A verdade faz-nos mais fortes
Das guerras aos desastres ambientais, da economia às ameaças epidémicas, quando os dias são de incerteza, o jornalismo do Público torna-se o porto de abrigo para os portugueses que querem pensar melhor. Juntos vemos melhor. Dê força à informação responsável que o ajuda entender o mundo, a pensar e decidir.

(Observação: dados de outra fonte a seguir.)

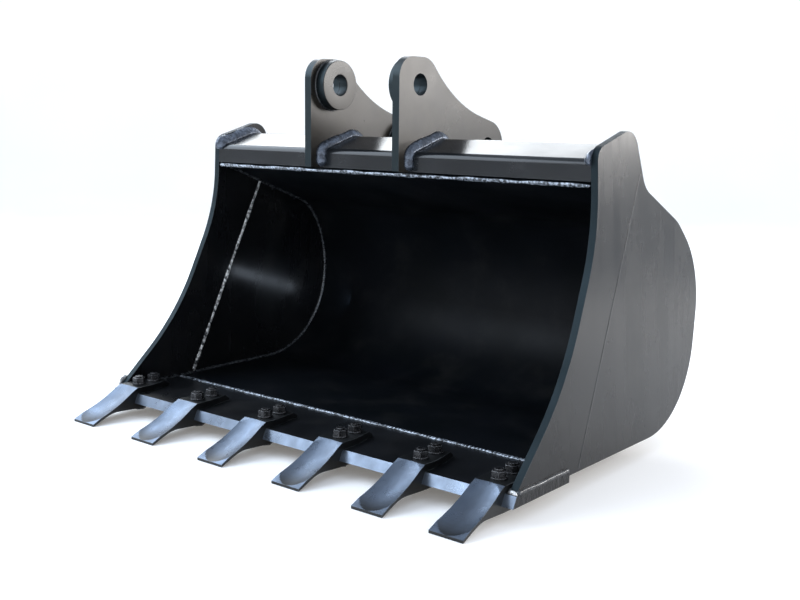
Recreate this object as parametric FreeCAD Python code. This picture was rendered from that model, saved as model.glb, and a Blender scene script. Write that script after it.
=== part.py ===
"""Excavator digging bucket, 1200 mm wide, welded from plate, with six bolt-on forked teeth.

Axes: +X across the bucket, +Y from the mouth to the back, +Z up.
Origin: centre of the arm pin bore, midway between the two ears. The pair of ears stands a little
to the left of the bucket's middle, so the bucket's middle plane is at a small positive X.
Widths are written from the bucket's middle plane, and profile points as (y, z) from the lip
corner, where the front edge of a side plate meets the lip. A third number in a profile point is
the radius of that corner.
"""
import FreeCAD, Part
import math
import os

from FreeCAD import Vector

os.makedirs("parts", exist_ok=True)

# Driving dimensions, in millimetres
HALF_WIDTH = 600.0          # outer face of a side plate at the lip
SIDE_LEAN = 0.05            # each side leans in by this much per millimetre of height
CUTTER_THICK = 16.0         # front half of each side
SIDE_THICK = 12.0           # rear half of each side
WRAPPER_THICK = 10.0
BEAM_THICK = 10.0
FLOOR_Z = -8.0              # inside of the floor, level with the top of the lip blade
BLADE_THICK = 22.0
BLADE_FRONT = -14.0
BLADE_BEVEL = 11.0
BLADE_REAR = 175.0
BLADE_OVERHANG = 6.0        # the lip blade stands out past each side plate

PIN_Y = 340.0               # arm pin, seen from the lip corner
PIN_Z = 750.0
LINK_Y = 612.0              # link pin, seen from the lip corner
LINK_Z = 605.0
PIN_BORE = 25.0             # radius of both pin bores
BOSS_RADIUS = 59.0
BOSS_THICK = 26.0
EAR_THICK = 20.0
EAR_OUTER = 146.0           # outer face of each ear, from the middle of the pair
EAR_SHIFT = -60.0           # the pair stands to the left of the bucket's middle plane
DIAPHRAGM_THICK = 12.0

TOOTH_PLACES = (-546.0, -322.0, -90.0, 140.0, 358.0, 546.0)
TOOTH_ROOT_HALF = 34.0
TOOTH_TIP_HALF = 39.0
TOOTH_TIP_Y = -150.0
TOOTH_TIP_Z = -57.0
LEG_TOP = 7.0               # top of the upper leg
LEG_END = 98.0
LEG_BOTTOM = FLOOR_Z - BLADE_THICK - 15.0
DISH_RADIUS = 160.0         # hollow of the tooth face, seen across the tooth
DISH_SWEEP = 210.0          # and along it, so that it runs out at both ends
DISH_DEPTH = 8.0
DISH_MIDDLE = 76.0          # deepest place, from the tip along the face

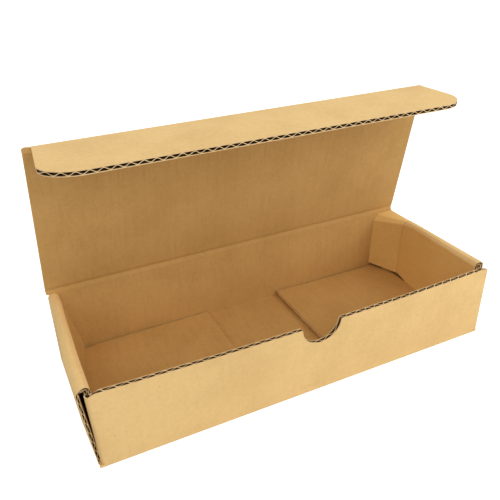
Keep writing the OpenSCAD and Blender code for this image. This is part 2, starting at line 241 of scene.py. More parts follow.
class BoardMesh:
    """Collects closed layers of board and turns them into one mesh object."""

    def __init__(self, name: str) -> None:
        """Starts an empty piece with the name that its object will have."""
        self.name = name
        self.points: list[Array] = []
        self.sheet: list[Array] = []
        self.quads: list[Array] = []
        self.slots: list[Array] = []
        self.count = 0

    def layer(
        self,
        low: Array,
        high: Array,
        sheet: Array,
        low_face: Face,
        high_face: Face | Array,
        rim_face: Face = Face.CUT,
    ) -> None:
        """Adds the closed solid between two grids of points.

        The faces of each grid are its quads, and four strips of quads join the two grids'
        rims. Where the grid's two directions and the way from low to high are left-handed,
        every quad is reversed, so that all faces point outwards.

        Args:
            low: points of one face, shape (m, n, 3), in mm.
            high: points of the other face, the same shape.
            sheet: place on the flat sheet, across and along the flutes, shape (m, n, 2).
            low_face: finish of the low face.
            high_face: finish of the high face, or its quads' slot numbers, shape (m - 1, n - 1).
            rim_face: finish of the rim.
        """
        m, n = low.shape[:2]
        index = np.arange(m * n).reshape(m, n)
        quad = np.stack([index[:-1, :-1], index[1:, :-1], index[1:, 1:], index[:-1, 1:]], axis=-1)
        quad = quad.reshape(-1, 4)
        rim = np.concatenate([index[:-1, 0], index[-1, :-1], index[:0:-1, -1], index[0, :0:-1]])
        after = np.roll(rim, -1)
        side = np.stack([rim, after, after + m * n, rim + m * n], axis=1)
        quads = np.concatenate([quad[:, ::-1], quad + m * n, side])
        here = high[m // 2, n // 2]
        before = high[m // 2 - 1, n // 2]
        beside = high[m // 2, n // 2 - 1]
        ways = [here - before, here - beside, here - low[m // 2, n // 2]]
        if np.linalg.det(ways) < 0:
            quads = quads[:, ::-1]
        if isinstance(high_face, Face):
            high_face = np.full(len(quad), high_face.value)
        hidden = np.full(len(quad), low_face.value)
        rim_slots = np.full(len(side), rim_face.value)
        slots = np.concatenate([hidden, high_face.reshape(-1), rim_slots])
        self.points += [low.reshape(-1, 3), high.reshape(-1, 3)]
        self.sheet += [sheet.reshape(-1, 2)] * 2
        self.quads.append(quads + self.count)
        self.slots.append(slots)
        self.count += 2 * m * n

    def fluted(
        self,
        inner: Array,
        outer: Array,
        sheet: Array,
        faces: tuple[Face, Face | Array] = (Face.INNER, Face.OUTER),
        phase: float = 0.0,
    ) -> None:
        """Adds a stretch of board: two liners and between them a medium that waves as a sine.

        Across the flutes, on axis 0, the medium's middle lies at half the thickness plus the
        wave's height times sin(2 pi (u / pitch + phase)). A thin web closes each long edge.

        Args:
            inner: points of the inner face, shape (m, n, 3).
            outer: points of the outer face, the same shape.
            sheet: place on the flat sheet, shape (m, n, 2), its first value rising on axis 0.
            faces: finishes of the inner and the outer face.
            phase: share of a flute that the wave is shifted by.
        """
        u = sheet[:, sheet.shape[1] // 2, 0]
        liner = STOCK.liner / STOCK.thickness
        span = outer - inner
        # The liners' hidden sides, the webs and the medium take the flute finish, painted shade of the
        # hollows.
        self.layer(inner, inner + span * liner, sheet, faces[0], Face.FLUTE)
        self.layer(inner + span * (1 - liner), outer, sheet, Face.FLUTE, faces[1])
        for start in (u[0], u[-1] - STOCK.web):
            rows = np.array([start, start + STOCK.web])
            web_in, web_out, web_sheet = (resample(grid, u, rows) for grid in (inner, outer, sheet))
            walls = [web_in + (web_out - web_in) * share for share in (liner, 1 - liner)]
            self.layer(*walls, web_sheet, Face.FLUTE, Face.FLUTE)
        steps = int((u[-1] - u[0]) / STOCK.pitch * STOCK.steps_a_flute)
        first, last = u[0] + STOCK.web / 2, u[-1] - STOCK.web / 2
        fine = joined(u[1:-1], np.linspace(first, last, steps + 1))
        fine = fine[(fine >= first) & (fine <= last)]
        low, high, flat = (resample(grid, u, fine) for grid in (inner, outer, sheet))
        half = STOCK.medium / STOCK.thickness / 2
        swing = 0.5 - liner - half * STOCK.crest
        middle = 0.5 + swing * np.sin(2 * np.pi * (fine / STOCK.pitch + phase))[:, None, None]
        self.layer(
            low + (high - low) * (middle - half),
            low + (high - low) * (middle + half),
            flat,
            Face.FLUTE,
            Face.FLUTE,
        )

    def solid(
        self,
        inner: Array,
        outer: Array,
        sheet: Array,
        faces: tuple[Face, Face] = (Face.INNER, Face.OUTER),
    ) -> None:
        """Adds a stretch of board whose flutes don't show at any edge, as one closed layer."""
        self.layer(inner, outer, sheet, faces[0], faces[1], faces[0])

    def finish(self, body: str, dressing: "Dressing") -> bpy.types.Object:
        """Makes the object, dresses it and lets it ride on a body of the frame.

        Args:
            body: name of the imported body.
            dressing: the materials, one for each Face.

        Returns:
            The new object at the origin.
        """
        points = np.concatenate(self.points) * MM
        quads = np.concatenate(self.quads)
        mesh = bpy.data.meshes.new(self.name)
        mesh.from_pydata(points, [], quads)
        mesh.polygons.foreach_set("material_index", np.concatenate(self.slots).astype(np.int32))
        flat = np.concatenate(self.sheet) * MM
        layer = mesh.uv_layers.new(name="sheet")
        layer.data.foreach_set("uv", flat[quads.reshape(-1)].reshape(-1).astype(np.float32))
        mesh.update()
        mesh.validate()
        mesh.shade_smooth()
        mesh.set_sharp_from_angle(angle=math.radians(STOCK.sharp))
        piece = bpy.data.objects.new(self.name, mesh)
        bpy.context.scene.collection.objects.link(piece)
        dressing.dress(piece)
        if body:
            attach(piece, body)
        LOG.info("%s: %d quads on %s", self.name, len(quads), body or "two bodies")
        return piece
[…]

No dia 28 de Julho, o PÚBLICO cedeu cópia da sua capa (com o devido sinal de PUB) para uma acção médica destinada a alertar os portugueses para os perigos da hepatite C e as formas de a combater. Nessa cópia, que envolveu o jornal (escondendo a capa verdadeira), foram suprimidas todas as letras "c". Apesar da bondade do objectivo, houve reacções indignadas. "Suprimir letras assim, francamente!" Ora nos últimos anos, por força da cruzada malaquista, foram suprimidos muitos milhões de "c" da ortografia portuguesa sem que tenha havido grandes indignações, com as honrosas excepções do costume. Claro que há uns "c" flutuantes e isso talvez ajude. Por exemplo, os espectadores só perdem o "c" de vez em quando, transformando-se em espetadores intermitentes. Sector idem, surgindo às vezes num mesmo texto com ambas as grafias, sector e "setor". Carácter, ainda assim, é das palavras mais poupadas aos cortes (não confundir com multas ou sanções): mesmo os fanáticos da nova ortografia escrevem carácter (ou simplesmente o "corretor" não os emenda, porque este é um dos muitos casos em que se admite dupla grafia), não se importando de, à frente, escrever "caraterizado". Um exemplo deste tira-não-tira é a própria sobrecapa a que aludimos no início do texto. Na segunda página lê-se duas vezes (correctamente) infectados; na quarta página, porém, lemos "infeção", "ação" e "atue". Isto há-de explicar-se pelo caos reinante: não temos a "antiga ortografia" nem a pretensamente "nova", mas sim uma salada inominável em que cada vez menos gente sabe como escreve e porquê, a começar no catedrático e a acabar no vulgar cidadão. No meio desta triste trapalhada, vem o ministro da Cultura dizer que não escreve com o acordo ortográfico de 1990 mas não se importa com o que os seus editores decidam. A ortografia é uma convenção, diz ele, e esta está em vigor. É verdade: é uma convenção — péssima. E está em vigor… relativamente, pois foi imposta por resoluções do conselho de ministros, não por lei. Por lei, vigora a "antiga ortografia", onde um espetador espeta, não assiste.